The thirty-six oil and gas leases at issue encompass some of the most culturally and archaeologically rich public lands in the United States. These lands include cliff dwellings, pueblos, kivas, petroglyph and pictograph panels, and Chaco-era (circa 900-1150 A.D.) great houses. Numerous Native American tribes consider these sites sacred. Many of the leases suspended by the BLM also encompass lands identified by the BLM as possessing wilderness characteristics; that is, the agency has determined that the lands appear natural and undisturbed and provide outstanding opportunities for solitude and unconfined primitive types of recreation such as hiking, wildlife viewing, and camping. Photographs of cultural sites on the leases at issue are available here.

“The Trump administration’s BLM is writing the textbook on how to make an uninformed and unlawful leasing decision,” said Stephen Bloch, Legal Director for the Southern Utah Wilderness Alliance. “Utah BLM’s formula has been to lease as much public lands as possible, as quickly as possible, and with as little analysis or public involvement as possible. Unsurprisingly, this approach to oil and gas leasing is unlawful.”

This is the third time in less than three months that the BLM’s Utah state office has been forced to pull back a leasing decision for violating federal environmental laws. Over this period of time, the BLM has been forced to pull back 138 leases, consisting of approximately 267,000 acres of public lands in Utah. In May 2019, the agency took similar steps to pull back eight other oil and gas leases located near Bears Ears National Monument and Canyonlands National Park. More information on that decision is available here. One month later BLM pulled back more than 204,000 acres of oil and gas leases located in the San Rafael Desert region for the same reason. More information on that decision is available here.

Notably, the three recent decisions by the BLM to pullback oil and gas leases are not isolated events. All of the agency’s leasing decisions in Utah over the past two years suffer from the same legal flaws that forced BLM to set-aside its leasing decisions in these instances. In other words, the agency will likely be forced to pullback hundreds of thousands of acres of additional oil and gas leases across Utah that it unlawfully offered and sold for development.
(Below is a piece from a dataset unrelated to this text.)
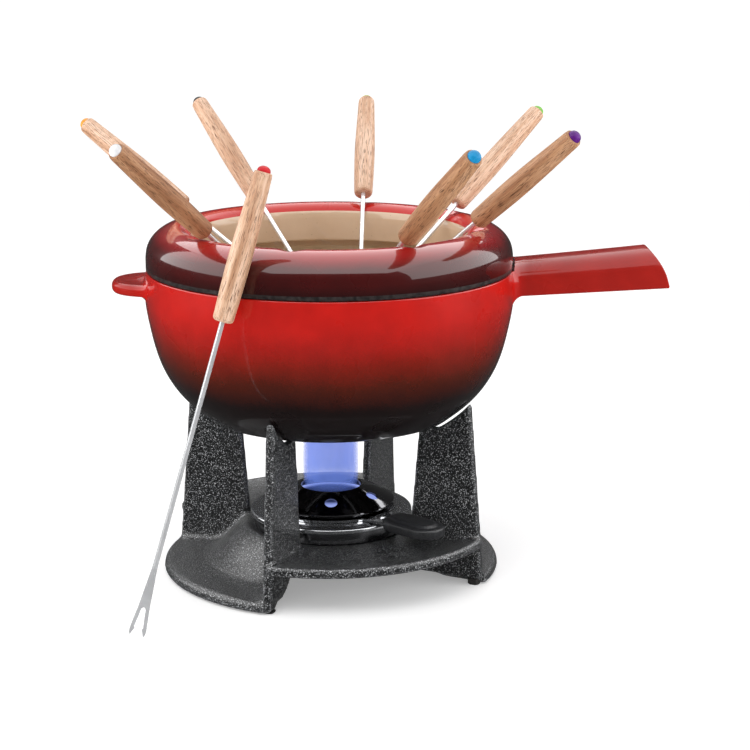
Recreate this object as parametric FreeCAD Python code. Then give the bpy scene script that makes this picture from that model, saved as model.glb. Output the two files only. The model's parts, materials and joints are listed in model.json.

“The BLM will be forced to pull back all of these leasing decisions,” said Landon Newell, Staff Attorney with the Southern Utah Wilderness Alliance. “Each decision suffers from the same legal flaws. The BLM made this bed; now it has to lie in it.”

Over the past two years, the Trump administration’s “energy dominance” agenda has suffered several significant legal setbacks. Of particular importance here, in March 2019 a federal judge in Washington, D.C., held that the BLM had failed to properly analyze the impacts of its oil and gas leasing program on greenhouse gas emissions and climate change. This landmark decision requires the BLM–for the first time–to provide a detailed accounting of these impacts in each leasing decision. This court decision spells trouble for all the Utah BLM’s leasing decisions over the past two years: the agency made the same unlawful mistake in each.